DBASEIII The output is a dBASE III format file with the column definitions at the top of the file. Note that a maximum of 128 columns can be output. Column names are truncated to 11 characters, and each row of data in each column is truncated to 255 characters.
EXCEL The output is an Excel 2.1 worksheet. The first row of the worksheet contains column labels (or names, if there are no labels defined). Subsequent worksheet rows contain the actual table data.
FIXED The output is fixed format with each column having a fixed width. The width for each column can be specified using the COLUMN WIDTHS clause. No column headings are output in this format.
If COLUMN WIDTHS is omitted, the width for each column is computed from the data type for the column, and is large enough to hold any value of that data type. The exception is that LONG VARCHAR and LONG BINARY data defaults to 32KB.
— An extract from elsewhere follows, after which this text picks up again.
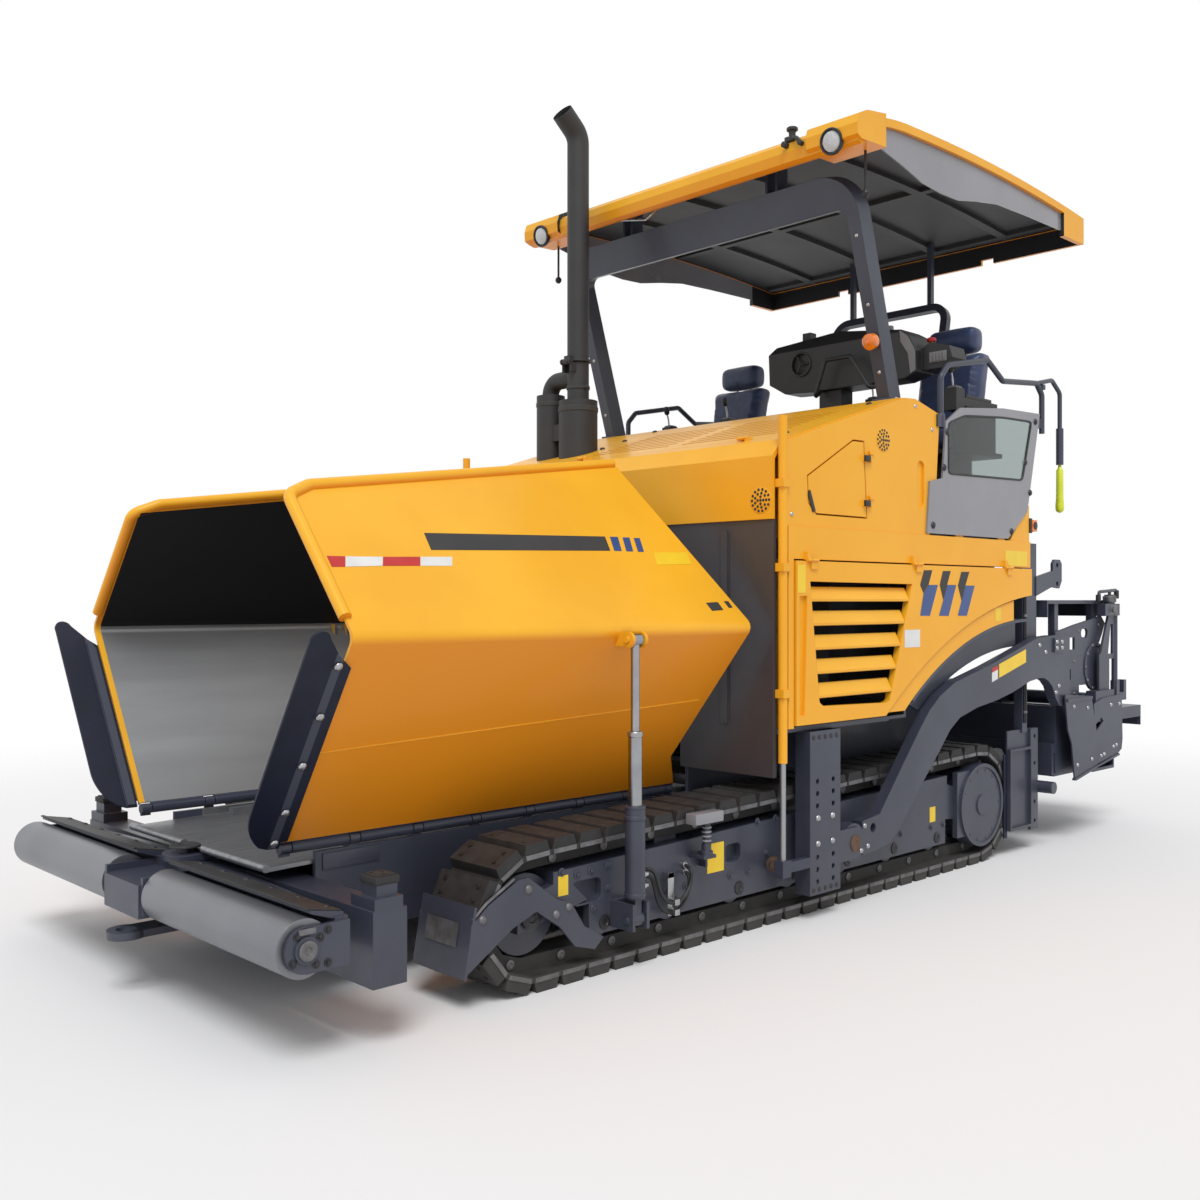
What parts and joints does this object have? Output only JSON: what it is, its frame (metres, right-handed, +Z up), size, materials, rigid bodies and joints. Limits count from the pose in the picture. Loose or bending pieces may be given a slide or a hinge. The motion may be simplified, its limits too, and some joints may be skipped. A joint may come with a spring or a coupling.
{
  "type": "asphalt paver",
  "caption": "Tracked road paver with a folding hopper, push rollers, twin conveyor, augers, a canopy over the seats and an extending screed.",
  "frame": {"origin": "centre of the bounding box on the ground", "axes": "+X the way it drives, +Y its left side, +Z up"},
  "size_m": [6.81, 2.57, 4.5404],
  "materials": {
    "yellow": "gloss",
    "slate": "satin",
    "charcoal": "matt",
    "rubber": "matt",
    "steel": "satin",
    "chrome": "polished",
    "smoked": "matt",
    "glass": "clear",
    "navy": "satin",
    "plastic": "matt",
    "iron": "rough"
  },
  "bodies": {
    "tractor": {"bulkhead": "charcoal", "canopy_arches": "slate", "canopy_roof": "yellow", "console_slide": "steel", "conveyor": "steel", "crawlers": "rubber", "deck_frame": "slate", "engine_block": "iron", "fenders": "slate", "front_beam": "slate", "handrails": "yellow", "hood": "yellow", "hopper_floor": "steel", "levelling_rams": "yellow", "main_frame": "slate", "platform": "slate", "rear_frame": "slate", "roof_liner": "charcoal", "screen_glass": "glass", "seat_bases": "plastic", "seat_left": "navy", "seat_right": "navy", "side_bodies": "yellow", "side_screens": "smoked", "side_visors": "smoked", "silencer": "charcoal", "tow_columns": "slate", "track_frames": "slate"},
    "hood_lid": {"hood_lid": "yellow"},
    "console": {"console": "plastic"},
    "exhaust_pipe": {"exhaust_pipe": "charcoal"},
    "push_beam": {"push_beam": "slate"},
    "push_roller_left": {"push_roller_left": "steel"},
    "push_roller_right": {"push_roller_right": "steel"},
    "screed": {"tow_arm_left": "slate", "tow_arm_right": "slate", "screed_frame": "slate"},
    "extension_left": {"screed_extension_left": "slate"},
    "extension_right": {"screed_extension_right": "slate"},
    "auger_left": {"auger_left": "steel"},
    "auger_right": {"auger_right": "steel"},
    "wing_left": {"wing_left": "yellow", "apron_left": "rubber"},
    "wing_barrel_left": {"wing_barrel_left": "slate"},
    "wing_stage_left": {"wing_stage_left": "chrome"},
    "wing_rod_left": {"wing_rod_left": "chrome"},
    "hoist_barrel_left": {"hoist_barrel_left": "slate"},
    "hoist_rod_left": {"hoist_rod_left": "chrome"},
    "louvre_door_left": {"louvre_door_left": "yellow"},
    "service_door_left": {"service_door_left": "yellow"},
    "wing_right": {"wing_right": "yellow", "apron_right": "rubber"},
    "wing_barrel_right": {"wing_barrel_right": "slate"},
    "wing_stage_right": {"wing_stage_right": "chrome"},
    "wing_rod_right": {"wing_rod_right": "chrome"},
    "hoist_barrel_right": {"hoist_barrel_right": "slate"},
    "hoist_rod_right": {"hoist_rod_right": "chrome"},
    "louvre_door_right": {"louvre_door_right": "yellow"},
    "service_door_right": {"service_door_right": "yellow"}
  },
  "joints": [
    {"name": "push_beam_swivel", "type": "hinge", "parent": "tractor", "child": "push_beam", "pos_m": [3.085, 0, 0.42], "axis": [0, 0, 1], "range_deg": [-4, 4]},
    {"name": "push_roller_left_spin", "type": "hinge", "parent": "push_beam", "child": "push_roller_left", "pos_m": [3.25, 0.7, 0.415], "axis": [0, 1, 0], "continuous": true},
    {"name": "push_roller_right_spin", "type": "hinge", "parent": "push_beam", "child": "push_roller_right", "pos_m": [3.25, -0.7, 0.415], "axis": [0, 1, 0], "continuous": true},
    {"name": "wing_left_open", "type": "hinge", "parent": "tractor", "child": "wing_left", "pos_m": [1.9, 0.62, 0.62], "axis": [-1, 0, 0], "range_deg": [0, 38]},
    {"name": "wing_barrel_left_tilt", "type": "hinge", "parent": "tractor", "child": "wing_barrel_left", "pos_m": [1.66, 1.192, 0.222], "axis": [-1, 0, 0], "range_deg": [0, 28.5]},
    {"name": "wing_stage_left_slide", "type": "slide", "parent": "wing_barrel_left", "child": "wing_stage_left", "axis": [0, 0, -1], "range_m": [0, 0.21312]},
    {"name": "wing_rod_left_slide", "type": "slide", "parent": "wing_stage_left", "child": "wing_rod_left", "axis": [0, 0, -1], "range_m": [0, 0.21312]},
    {"name": "louvre_door_left_open", "type": "hinge", "parent": "tractor", "child": "louvre_door_left", "pos_m": [-0.5, 1.254, 1.758], "axis": [1, 0, 0], "range_deg": [0, 95]},
    {"name": "service_door_left_open", "type": "hinge", "parent": "tractor", "child": "service_door_left", "pos_m": [-0.022, 1.236, 2.2], "axis": [0, 0, 1], "range_deg": [0, 110]},
    {"name": "wing_right_open", "type": "hinge", "parent": "tractor", "child": "wing_right", "pos_m": [1.9, -0.62, 0.62], "axis": [1, 0, 0], "range_deg": [0, 38]},
    {"name": "wing_barrel_right_tilt", "type": "hinge", "parent": "tractor", "child": "wing_barrel_right", "pos_m": [1.66, -1.192, 0.222], "axis": [1, 0, 0], "range_deg": [0, 28.5]},
    {"name": "wing_stage_right_slide", "type": "slide", "parent": "wing_barrel_right", "child": "wing_stage_right", "axis": [0, 0, -1], "range_m": [0, 0.21312]},
    {"name": "wing_rod_right_slide", "type": "slide", "parent": "wing_stage_right", "child": "wing_rod_right", "axis": [0, 0, -1], "range_m": [0, 0.21312]},
    {"name": "louvre_door_right_open", "type": "hinge", "parent": "tractor", "child": "louvre_door_right", "pos_m": [-0.5, -1.254, 1.758], "axis": [-1, 0, 0], "range_deg": [0, 95]},
    {"name": "service_door_right_open", "type": "hinge", "parent": "tractor", "child": "service_door_right", "pos_m": [-0.022, -1.236, 2.2], "axis": [0, 0, -1], "range_deg": [0, 110]},
    {"name": "hood_lid_open", "type": "hinge", "parent": "tractor", "child": "hood_lid", "pos_m": [0.58536, 0.3, 2.37279], "axis": [0, 1, 0], "range_deg": [0, 60]},
    {"name": "exhaust_fold", "type": "hinge", "parent": "tractor", "child": "exhaust_pipe", "pos_m": [0.386, -0.64, 3], "axis": [0, 1, 0], "range_deg": [0, 90]},
    {"name": "console_slide", "type": "slide", "parent": "tractor", "child": "console", "axis": [0, -1, 0], "range_m": [0, 0.7]},
    {"name": "screed_lower", "type": "hinge", "parent": "tractor", "child": "screed", "pos_m": [0.12, 0, 0.335], "axis": [0, -1, 0], "range_deg": [0, 8]},
    {"name": "hoist_barrel_left_tilt", "type": "hinge", "parent": "tractor", "child": "hoist_barrel_left", "pos_m": [-1.912, 1.05, 1.85], "axis": [0, 1, 0], "range_deg": [0, 4.59]},
    {"name": "hoist_rod_left_slide", "type": "slide", "parent": "hoist_barrel_left", "child": "hoist_rod_left", "axis": [-0.064, 0, -0.9979], "range_m": [0, 0.3058]},
    {"name": "extension_left_slide", "type": "slide", "parent": "screed", "child": "extension_left", "axis": [0, 1, 0], "range_m": [0, 1.15]},
    {"name": "auger_left_spin", "type": "hinge", "parent": "tractor", "child": "auger_left", "pos_m": [-1.915, 0.6, 0.43], "axis": [0, 1, 0], "continuous": true},
    {"name": "hoist_barrel_right_tilt", "type": "hinge", "parent": "tractor", "child": "hoist_barrel_right", "pos_m": [-1.912, -1.05, 1.85], "axis": [0, 1, 0], "range_deg": [0, 4.59]},
    {"name": "hoist_rod_right_slide", "type": "slide", "parent": "hoist_barrel_right", "child": "hoist_rod_right", "axis": [-0.064, 0, -0.9979], "range_m": [0, 0.3058]},
    {"name": "extension_right_slide", "type": "slide", "parent": "screed", "child": "extension_right", "axis": [0, -1, 0], "range_m": [0, 1.15]},
    {"name": "auger_right_spin", "type": "hinge", "parent": "tractor", "child": "auger_right", "pos_m": [-1.915, -0.6, 0.43], "axis": [0, 1, 0], "continuous": true}
  ],
  "couplings": [
    {"joint": "wing_barrel_left_tilt", "follows": "wing_left_open", "ratio": 0.72744},
    {"joint": "wing_stage_left_slide", "follows": "wing_left_open", "m_per_rad": 0.31813},
    {"joint": "wing_rod_left_slide", "follows": "wing_left_open", "m_per_rad": 0.31813},
    {"joint": "hoist_barrel_left_tilt", "follows": "screed_lower", "ratio": 0.57367},
    {"joint": "hoist_rod_left_slide", "follows": "screed_lower", "m_per_rad": 2.1899},
    {"joint": "wing_barrel_right_tilt", "follows": "wing_right_open", "ratio": 0.72744},
    {"joint": "wing_stage_right_slide", "follows": "wing_right_open", "m_per_rad": 0.31813},
    {"joint": "wing_rod_right_slide", "follows": "wing_right_open", "m_per_rad": 0.31813},
    {"joint": "hoist_barrel_right_tilt", "follows": "screed_lower", "ratio": 0.57367},
    {"joint": "hoist_rod_right_slide", "follows": "screed_lower", "m_per_rad": 2.1899}
  ]
}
FOXPRO The output is a FoxPro format file (the FoxPro memo field is different than the dBASE memo field) with the column definitions at the top of the file. Note that a maximum of 128 columns can be output. Column names are truncated to 11 characters. Column names are truncated to 11 characters, and each row of data in each column is truncated to 255 characters.
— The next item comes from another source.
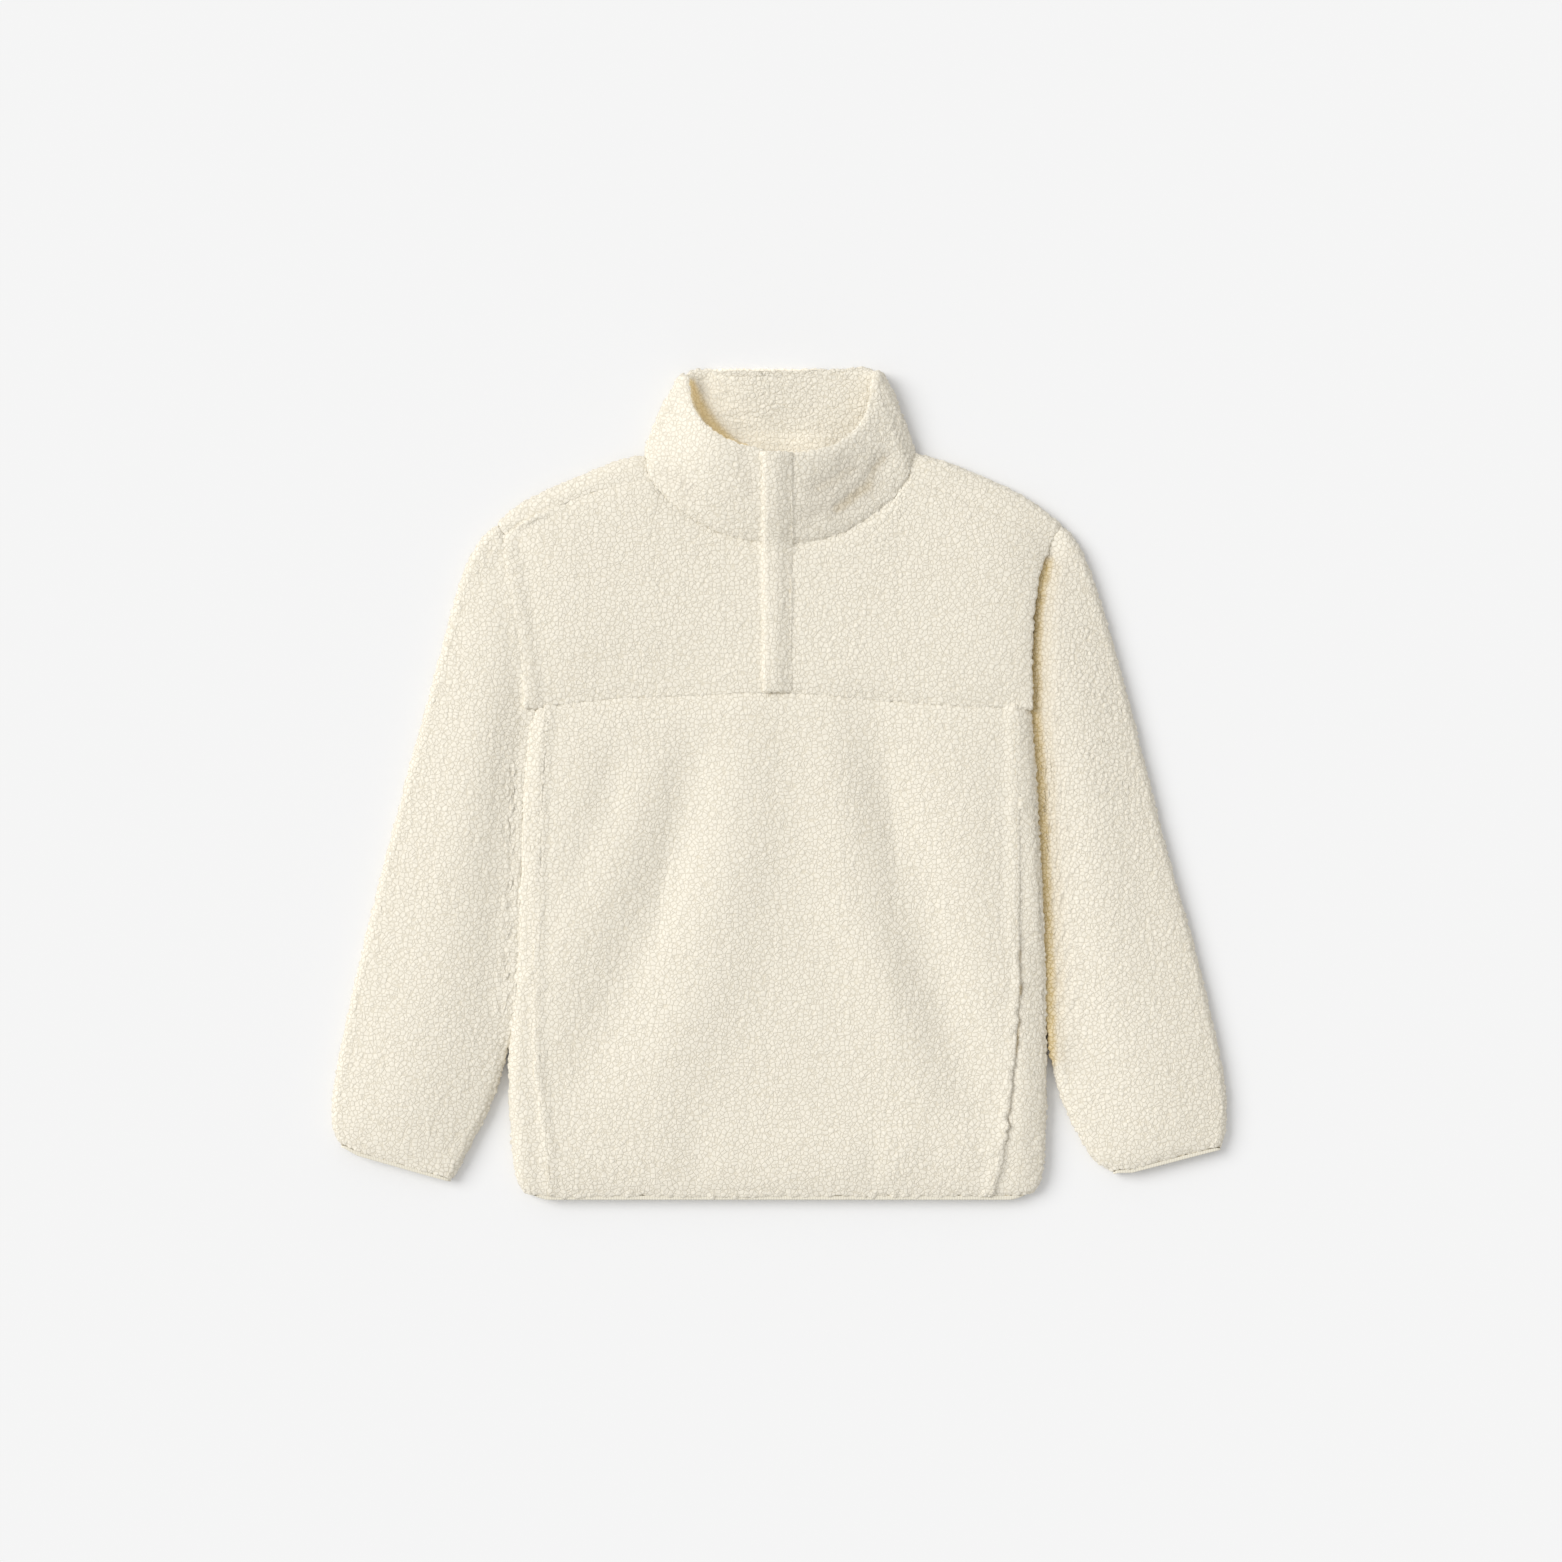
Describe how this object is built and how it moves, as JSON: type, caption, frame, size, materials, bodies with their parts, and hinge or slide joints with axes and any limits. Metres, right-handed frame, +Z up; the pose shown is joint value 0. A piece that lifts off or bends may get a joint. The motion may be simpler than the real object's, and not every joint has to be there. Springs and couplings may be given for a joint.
{
  "type": "sherpa fleece pullover",
  "caption": "Cream sherpa fleece pullover with a stand collar, covered front placket and chest seam, lying flat with its sleeves beside it.",
  "frame": {"origin": "on the surface the garment lies on, under the middle of its box", "axes": "+X towards the wearer's left sleeve, +Y towards the collar, +Z up from the surface, out of the front"},
  "size_m": [0.8162, 0.7562, 0.0499],
  "materials": {
    "sherpa_fleece": "cream high-pile sherpa fleece, pebbled and matt",
    "elastic_binding": "cream knitted elastic tape, matt"
  },
  "bodies": {
    "root": {"back": "sherpa_fleece", "front_lower": "sherpa_fleece", "yoke_right": "sherpa_fleece", "yoke_left": "sherpa_fleece", "sleeve_right": "sherpa_fleece", "sleeve_left": "sherpa_fleece", "collar": "sherpa_fleece", "placket": "sherpa_fleece", "hem_binding": "elastic_binding", "cuff_binding_right": "elastic_binding", "cuff_binding_left": "elastic_binding"}
  },
  "joints": []
}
HTML The output is in the Hyper Text Markup Language format.
LOTUS The output is a Lotus WKS format worksheet. Column names are put as the first row in the worksheet. Note that there are certain restrictions on the maximum size of Lotus WKS format worksheets that other software (such as Lotus 1-2-3) can load. There is no limit to the size of file Interactive SQL can produce.
SQL The output is an Interactive SQL INPUT statement required to recreate the information in the table.
Sybase IQ does not support the INPUT statement. You would need to edit this statement to a valid LOAD TABLE (or INSERT) statement to use it to load data back in.
XML The output is an XML file encoded in UTF-8 and containing an embedded DTD. Binary values are encoded in CDATA blocks with the binary data rendered as 2-hex-digit strings. The LOAD TABLE statement does not accept XML as a file format.
ESCAPE CHARACTER The default escape character for characters stored as hexadecimal codes and symbols is a backslash (\), so \x0A is the linefeed character, for example.
This default can be changed using the ESCAPE CHARACTER clause. For example, to use the exclamation mark as the escape character, you would enter:
... ESCAPE CHARACTER '!'
DELIMITED BY The DELIMITED BY clause is for the ASCII output format only. The delimiter string is placed between columns (default comma).
QUOTE The QUOTE clause is for the ASCII output format only. The quote string is placed around string values. The default is a single quote character. If ALL is specified in the QUOTE clause, the quote string is placed around all values, not just around strings.
COLUMN WIDTHS The COLUMN WIDTHS clause is used to specify the column widths for the FIXED format output.
HEXADECIMAL The HEXADECIMAL clause specifies how binary data is to be unloaded for the ASCII format only. When set to ON, binary data is unloaded in the format 0xabcd. When set to OFF, binary data is escaped when unloaded (\xab\xcd). When set to ASIS, values are written as is, that is, without any escaping—even if the value contains control characters. ASIS is useful for text that contains formatting characters such as tabs or carriage returns.
ENCODING The encoding argument lets you specify the encoding that is used to write the file. The ENCODING clause can be used only with the ASCII format.
If encoding is not specified, Interactive SQL determines the code page that is used to write the file as follows, where code page values occurring earlier in the list take precedence over those occurring later:
The code page specified with the DEFAULT_ISQL_ENCODING option (if this option is set)
The code page specified with the -codepage option when Interactive SQL was started
The default code page for the computer Interactive SQL is running on
In Interactive SQL, the Results tab displays only the results of the current query. All previous query results are replaced with the current query results.